Write out, exactly as given, every line from the one holding "make_shaft()" to the one holding "zip(*points))), Vector(map(max, zip(*points)))", including both.
# # # #
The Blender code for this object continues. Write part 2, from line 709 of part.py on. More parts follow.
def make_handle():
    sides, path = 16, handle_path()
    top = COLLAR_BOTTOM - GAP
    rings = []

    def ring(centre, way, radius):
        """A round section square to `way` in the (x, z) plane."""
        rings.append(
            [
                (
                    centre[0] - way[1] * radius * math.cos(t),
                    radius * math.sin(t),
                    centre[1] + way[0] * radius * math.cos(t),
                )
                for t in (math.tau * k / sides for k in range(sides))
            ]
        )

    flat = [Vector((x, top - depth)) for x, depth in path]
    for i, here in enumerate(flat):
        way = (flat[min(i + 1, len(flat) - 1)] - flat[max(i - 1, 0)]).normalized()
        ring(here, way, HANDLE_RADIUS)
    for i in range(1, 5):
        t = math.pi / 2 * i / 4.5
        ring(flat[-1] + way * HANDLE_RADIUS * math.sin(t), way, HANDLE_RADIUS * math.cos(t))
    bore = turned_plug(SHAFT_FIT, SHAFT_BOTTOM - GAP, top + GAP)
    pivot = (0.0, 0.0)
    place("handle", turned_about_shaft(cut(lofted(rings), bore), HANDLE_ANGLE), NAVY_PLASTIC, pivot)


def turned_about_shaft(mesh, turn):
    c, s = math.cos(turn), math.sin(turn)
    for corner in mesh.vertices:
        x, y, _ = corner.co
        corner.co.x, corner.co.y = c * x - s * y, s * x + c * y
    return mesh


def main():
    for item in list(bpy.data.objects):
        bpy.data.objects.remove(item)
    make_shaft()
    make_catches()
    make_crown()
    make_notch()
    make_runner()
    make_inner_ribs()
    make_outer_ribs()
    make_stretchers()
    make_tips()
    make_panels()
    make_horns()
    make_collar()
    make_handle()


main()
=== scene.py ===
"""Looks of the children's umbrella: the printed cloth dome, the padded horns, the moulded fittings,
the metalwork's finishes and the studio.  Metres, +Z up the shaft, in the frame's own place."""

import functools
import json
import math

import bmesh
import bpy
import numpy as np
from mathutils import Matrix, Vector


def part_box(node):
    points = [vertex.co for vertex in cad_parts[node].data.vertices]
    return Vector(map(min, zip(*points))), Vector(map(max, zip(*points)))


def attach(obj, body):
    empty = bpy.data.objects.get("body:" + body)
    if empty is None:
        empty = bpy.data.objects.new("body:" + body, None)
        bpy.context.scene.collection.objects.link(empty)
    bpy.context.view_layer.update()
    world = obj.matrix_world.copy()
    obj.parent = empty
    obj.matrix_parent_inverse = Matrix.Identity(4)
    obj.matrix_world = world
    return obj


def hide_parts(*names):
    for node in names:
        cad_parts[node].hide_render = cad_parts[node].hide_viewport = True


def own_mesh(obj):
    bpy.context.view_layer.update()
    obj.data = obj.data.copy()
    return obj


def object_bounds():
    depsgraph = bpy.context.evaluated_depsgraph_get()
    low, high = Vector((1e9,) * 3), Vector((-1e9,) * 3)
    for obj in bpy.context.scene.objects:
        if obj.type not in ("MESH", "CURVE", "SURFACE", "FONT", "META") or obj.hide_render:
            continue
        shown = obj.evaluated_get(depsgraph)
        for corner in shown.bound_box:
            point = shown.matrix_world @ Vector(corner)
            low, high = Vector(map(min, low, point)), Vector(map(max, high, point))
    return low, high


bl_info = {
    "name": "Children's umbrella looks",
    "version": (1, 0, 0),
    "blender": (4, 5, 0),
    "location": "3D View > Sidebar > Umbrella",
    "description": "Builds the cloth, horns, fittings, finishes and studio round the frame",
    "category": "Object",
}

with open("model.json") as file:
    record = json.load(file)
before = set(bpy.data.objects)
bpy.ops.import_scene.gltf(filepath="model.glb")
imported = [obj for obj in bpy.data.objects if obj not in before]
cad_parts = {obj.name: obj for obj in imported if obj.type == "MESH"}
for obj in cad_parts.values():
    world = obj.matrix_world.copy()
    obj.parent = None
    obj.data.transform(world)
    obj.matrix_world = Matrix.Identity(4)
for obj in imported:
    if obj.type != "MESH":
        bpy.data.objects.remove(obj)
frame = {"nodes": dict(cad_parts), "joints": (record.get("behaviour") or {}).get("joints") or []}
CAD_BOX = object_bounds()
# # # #
(PROBLEM SOLUTION)
    make_shaft()
    make_catches()
    make_crown()
    make_notch()
    make_runner()
    make_inner_ribs()
    make_outer_ribs()
    make_stretchers()
    make_tips()
    make_panels()
    make_horns()
    make_collar()
    make_handle()


main()
=== scene.py ===
"""Looks of the children's umbrella: the printed cloth dome, the padded horns, the moulded fittings,
the metalwork's finishes and the studio.  Metres, +Z up the shaft, in the frame's own place."""

import functools
import json
import math

import bmesh
import bpy
import numpy as np
from mathutils import Matrix, Vector


def part_box(node):
    points = [vertex.co for vertex in cad_parts[node].data.vertices]
    return Vector(map(min, zip(*points))), Vector(map(max, zip(*points)))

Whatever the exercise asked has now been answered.